As Hanley plays Joe, it's almost as though the actor forgets or was unaware of the pervasive fear of Aids in the drug-laden city communities of the time. Somehow, there is a feeling in the playing that for all his resignation and acceptance, he feels there's going to be a miracle somewhere in the offing. Perhaps it's because Hanley plays the role for as many laughs as he can wring out of it; and since it is desperately, horribly tragic, there's a forced gracelessness to it all.
Mary Murray has enlarged and hardened her performance, perhaps in response to Hanley's comic posturings, and the balance of her playing has changed from an essential gentleness underlying the tough survival techniques forced on her by her husband's one violent attack, to an innate toughness occasionally overlaid with tender weakness.
What hasn't changed is Sebastian Barry's tempestuous celebration of the Dublin spirit, and his glorious language that swoops through hideous imagery and relentlessly crude urban vernacular until it becomes a poetry that cleanses the spirit.
SHANE Connaughton scripted the film My Left Foot, so he's no slouch as a writer. He also has what can accurately be described as a distinguished career as an actor on stage and screen, here and in the UK. So where his latest play The Pitch came from leaves me flummoxed. Because it really is extremely weak, badly constructed, and leadenly predictable.
An old man lives on a wild, disused GAA pitch alongside a lake in Co Cavan. He is isolated from his community and shunned by the residents of the neighbouring village. With a nod to Sophocles' Philoctetes, he has a stinking poisoned foot. The Greeks abandoned the latter on an island on their way to Troy because they couldn't stand the stench from his poisoned foot, only to return 10 years later because they'd been told by a seer that they needed the abandoned warrior and his magic bow to defeat the Trojans. Not surprisingly, Philoctetes wasn't minded to be co-operative.
In 21st Century Cavan, the village gombeen man, son of Philly's boyhood enemy, wants the old man's pitch for housing development, and Philly in his turn isn't minded to co-operate.

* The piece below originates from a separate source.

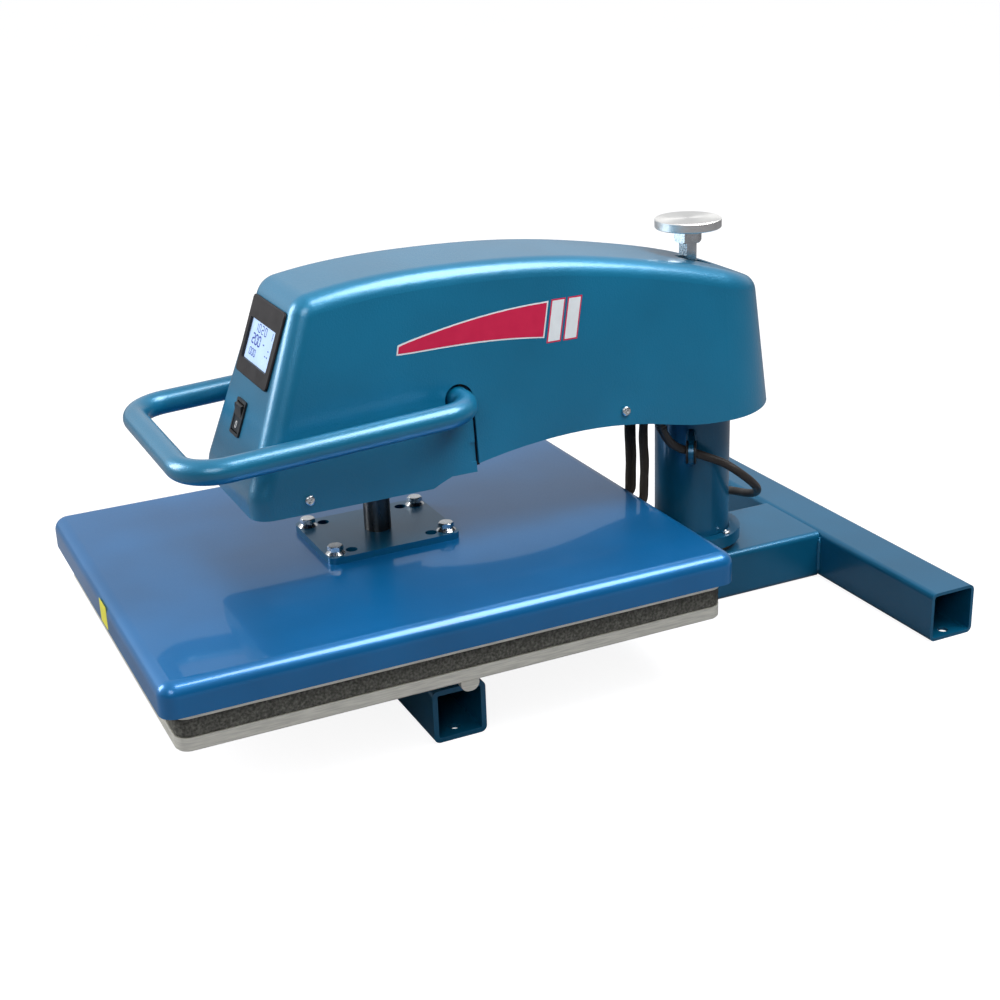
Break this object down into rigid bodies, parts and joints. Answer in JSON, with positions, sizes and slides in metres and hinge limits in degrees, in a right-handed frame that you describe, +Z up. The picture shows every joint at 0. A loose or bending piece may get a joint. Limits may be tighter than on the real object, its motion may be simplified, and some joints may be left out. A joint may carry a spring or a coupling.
{
  "type": "swing-away heat press",
  "caption": "Benchtop swing-away heat press: a heated platen under an arched head on a column, lowered by a U-shaped toggle handle onto a foam-padded platen on an H-frame of square tube.",
  "frame": {"origin": "on the bench surface, at the swing column's axis, at the underside of the base tubes", "axes": "+Z up along the column; +Y to the back of the press; +X to the operator's right"},
  "size_m": [0.4616, 0.7892, 0.391],
  "materials": {
    "base_paint": "satin blue powder coat",
    "head_paint": "fine textured metallic teal-blue coat",
    "platen_paint": "glossy metallic blue",
    "steel": "machined steel",
    "dark_steel": "oiled dark steel",
    "zinc": "bright zinc plate",
    "aluminium_plate": "machined aluminium",
    "bronze": "sintered bronze",
    "pad_foam": "closed-cell silicone foam",
    "board_fibre": "rigid mineral fibre board",
    "black_plastic": "fine-grained black",
    "bezel_plastic": "charcoal overlay",
    "switch_plastic": "glossy black",
    "screen_glass": "pale blue backlit display",
    "circuit_board": "green solder mask",
    "cord_rubber": "black cord jacket",
    "cable_sleeve": "braided heat-resistant sleeve",
    "contact_brass": "bright plug blades"
  },
  "bodies": {
    "base": {"base_spine_tube": "base_paint", "front_cross_tube": "base_paint", "rear_cross_tube": "base_paint", "fixed_post": "steel", "thrust_washer": "bronze", "platen_risers": "dark_steel", "riser_studs": "zinc", "lower_platen": "aluminium_plate", "silicone_pad": "pad_foam", "power_cord_lead": "cord_rubber", "power_cord_coil": "cord_rubber", "power_cord_tail": "cord_rubber", "power_plug": "black_plastic", "plug_blades": "contact_brass"},
    "swing_column": {"column_tube": "base_paint", "column_collar": "base_paint", "column_bushes": "bronze", "column_cap": "steel", "fulcrum_pin": "steel", "pin_clips": "dark_steel", "cord_eye": "base_paint", "cord_grommet": "black_plastic", "power_cord_drop": "cord_rubber"},
    "knob": {"knob_disc": "aluminium_plate", "knob_nut": "zinc", "pressure_screw": "zinc"},
    "head": {"arm_side_plates": "steel", "screw_bridge": "steel", "guide_block": "dark_steel", "guide_bush": "bronze", "arm_spacers": "steel", "spacer_bolts": "zinc", "toggle_upper_pin": "steel", "handle_bushes": "bronze", "head_cover": "head_paint", "slot_closures": "head_paint", "cover_screws": "zinc", "display_bezel": "bezel_plastic", "display_screen": "screen_glass", "controller_board": "circuit_board", "switch_housing": "black_plastic", "relay": "black_plastic", "cord_gland": "black_plastic"},
    "power_switch": {"switch_rocker": "switch_plastic"},
    "handle": {"handle_tube": "head_paint", "handle_shaft": "steel", "handle_crank": "dark_steel"},
    "push_rod": {"push_rods": "dark_steel"},
    "upper_link": {"upper_toggle_link": "dark_steel", "knee_pin": "steel"},
    "lower_link": {"lower_toggle_links": "dark_steel"},
    "platen": {"centre_shaft": "dark_steel", "shaft_pin": "steel", "mount_plate": "base_paint", "mount_bolts": "zinc", "platen_cover": "platen_paint", "insulation_board": "board_fibre", "heat_platen": "aluminium_plate", "heating_element": "dark_steel", "heater_cables": "cable_sleeve"}
  },
  "joints": [
    {"name": "head_swing", "type": "hinge", "parent": "base", "child": "swing_column", "pos_m": [0, 0, 0.05], "axis": [0, 0, 1], "range_deg": [-90, 90], "deforming": ["power_cord_lead"]},
    {"name": "pressure_tilt", "type": "hinge", "parent": "swing_column", "child": "head", "pos_m": [0, 0.025, 0.258], "axis": [-1, 0, 0], "range_deg": [0, 1.2], "deforming": ["power_cord_drop"]},
    {"name": "knob_turn", "type": "hinge", "parent": "swing_column", "child": "knob", "pos_m": [0, -0.007, 0.387], "axis": [0, 0, 1], "range_deg": [0, 120]},
    {"name": "power_rocker", "type": "hinge", "parent": "head", "child": "power_switch", "pos_m": [-0.008, -0.46457, 0.26497], "axis": [-1, 0, 0], "range_deg": [0, 16]},
    {"name": "handle_lift", "type": "hinge", "parent": "head", "child": "handle", "pos_m": [0, -0.287, 0.273], "axis": [-1, 0, 0], "range_deg": [0, 50]},
    {"name": "push_rod_pivot", "type": "hinge", "parent": "handle", "child": "push_rod", "pos_m": [0, -0.287, 0.233], "axis": [-1, 0, 0], "range_deg": [-50, 0]},
    {"name": "upper_link_pivot", "type": "hinge", "parent": "head", "child": "upper_link", "pos_m": [0, -0.3466, 0.345], "axis": [-1, 0, 0], "range_deg": [0, 50]},
    {"name": "lower_link_pivot", "type": "hinge", "parent": "upper_link", "child": "lower_link", "pos_m": [0, -0.3466, 0.305], "axis": [-1, 0, 0], "range_deg": [-100, 0]},
    {"name": "platen_pivot", "type": "hinge", "parent": "lower_link", "child": "platen", "pos_m": [0, -0.3466, 0.265], "axis": [-1, 0, 0], "range_deg": [0, 50]}
  ],
  "couplings": [
    {"joint": "knob_turn", "follows": "pressure_tilt", "ratio": 100},
    {"joint": "push_rod_pivot", "follows": "handle_lift", "ratio": -1},
    {"joint": "upper_link_pivot", "follows": "handle_lift", "ratio": 1},
    {"joint": "lower_link_pivot", "follows": "handle_lift", "ratio": -2},
    {"joint": "platen_pivot", "follows": "handle_lift", "ratio": 1}
  ]
}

The play is a long-drawn out single conversation held statically in a corner of the field between Philly, gombeen man, and gombeen man's orphaned niece who may or may not be Philly's granddaughter, as they try to persuade him to sign over the pitch in return for lifetime accommodation in a luxury nursing home owned (you've guessed it) by gombeen man.
Then there's the niece's Polish boyfriend: he has a sore knee which may prevent him turning out for the county final, and Philly has "the cure" in his hands. And the pitch is sacred to Philly anyway, because the last time his team won the final was 1945, except that he wasn't permitted to play because of his violent behaviour in the semi-final. (The captain had to chain him in goal -- literally -- to prevent him attacking everyone in sight.)
The whole thing is ridiculous, its themes laboured, the writing effortful and long-drawn out. There's even an interval for no apparent reason, as afterwards the repetitive conversation takes up exactly where it left off. Cutting it to a single act of one hour would at least be helpful.
Connaughton himself plays Philly just about adequately, which is more than can be said for Fiona Fitzpatrick as niece Penny and Niall Lynch as gombeen Ronnie. "Original direction" is credited to Kerry Crabbe, whatever that means, particularly since there's no visible sign of a directorial hand anywhere. Set, lighting, and sound are all unacceptably poor.
The Pitch is a Moth production at the Ramor Theatre in Virginia, Co Cavan, touring to Limerick, Castlebar, Listowel, Derry, Leitrim, Enniskillen, and finally the New Theatre in Dublin.